Groups of 20 to 30 refugees squeeze into classrooms at the schools to escape the particularly intense volleys of Israeli strikes that have hammered the north of the besieged Palestinian territory ruled by Hamas.

About 10,000 Palestinians had sought refuge in 12 schools by yesterday, the UN said.

Heba Al Attar said she had taken no chances when Israel began showering her community of Atatra, in the northern Gaza Strip, with leaflets warning residents to leave the area immediately.

"I gathered the kids and we left within an hour," said Mrs Attar, 29, a mother of four now living in the New Gaza Preperatory School for Boys, which is run by the UN's Relief and Works Agency.

As many as 1,800 people are sheltering at the facility, UN officials said. Unlike during Israel's punishing war on Gaza four years ago, Mrs Attar and tens of thousands of Palestinians in Gaza's north have opted not to test Israel's threats of a ground invasion.

Their communities of tomato and cucumber farmers would be the first to face the assault should it come.

They began leaving en masse on Tuesday, forming kilometre-long traffic queues as they scurried for cover in Gaza City.

Next to the busy roads, pavements were crowded with donkeys and horses pulling wooden carts.

"When we see these papers [dropped by Israelis], the only thing we experience is fear," said Mrs Attar. "We know we have to leave."

Supermarkets throughout Gaza are shuttered. Milk supplies are diminishing and fruit and vegetables are scarce.

Moreover, beds, let alone blankets, are in short supply for the thousands of people forced to sleep next to each other on the hard classroom floors.

Zahiya Abu Halima tossed and turned on Monday night. The 80-year-old grandmother spent the evening at Gaza City's Beach Elementary School without a blanket. "My body was cold," she said.

Yesterday, she stood in a first-floor classroom carpeted by rugs that her family had managed to take as they fled their village of Beit Lahia. Children laughed and played in the crowded hallways but she watched them with a solemn expression. "I want to go back home," she said.

Shaheen Khalil, a researcher for the Palestinian Centre for Human Rights, believes the total number of internally displaced Palestinians at UN schools in Gaza City to be as high as 20,000.

That number does not account for the possibly thousands of others staying with friends and family elsewhere in the enclave, he said.

By the end of Israel's 2008-2009 war here, he said, as many as half a million people had been displaced.

"The situation is rapidly depleting supplies of food and services available for people here," said Mr Khalil while surveying the crowds at the New Gaza Preparatory School. "Men were forced to sleep outside on tables, drinking-water was only delivered today, and there are only three or four bathrooms here for more than 1,000 people."

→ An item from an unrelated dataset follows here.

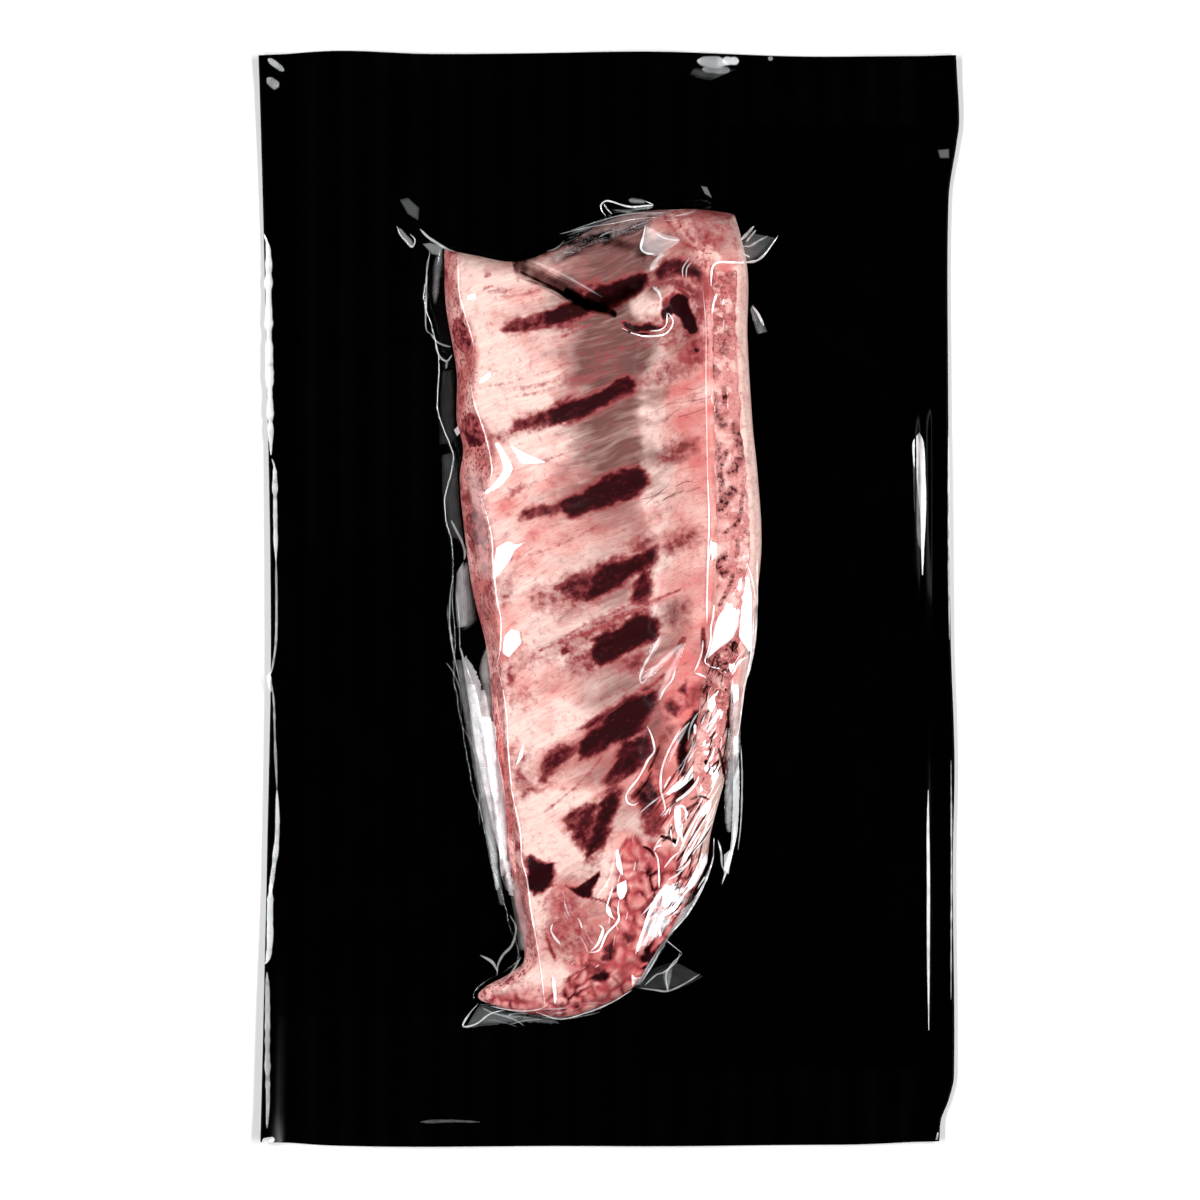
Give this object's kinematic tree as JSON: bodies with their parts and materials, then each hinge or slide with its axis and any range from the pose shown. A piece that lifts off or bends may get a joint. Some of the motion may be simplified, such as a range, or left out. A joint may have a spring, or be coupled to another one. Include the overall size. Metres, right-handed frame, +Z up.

Aid agencies echo his concerns. On Monday, 38 organisations, including Oxfam and Mercy Corps, warned of a "humanitarian disaster" in the enclave.

Israel's economic blockade has compounded the plight of Gaza's residents.

For Rana Al Helou, the mother of triplets, the paramount concern is safety. Air strikes at her home in the northern Jabalia refugee camp compelled her to join her parents in Gaza City's Tal Al Hawa neighbourhood four days ago.

Sixty members of her extended family sleep in the four-level home now, crowded into the central rooms to avoid debris flying through walls and windows from the air strikes that pound their neighbourhood every night. The area is full of government buildings affiliated with Hamas.

"I don't feel safe here or anywhere," she said. "All we want is a hudna [ceasefire]," she said.

At the preparatory school, Mrs Attar worries about her five-year-old son, Hassan, who had become feverish.

"I'm not afraid of dying," she said, pushing back his hair from his sweaty forehead. "It's my children. They don't understand why any of this is happening."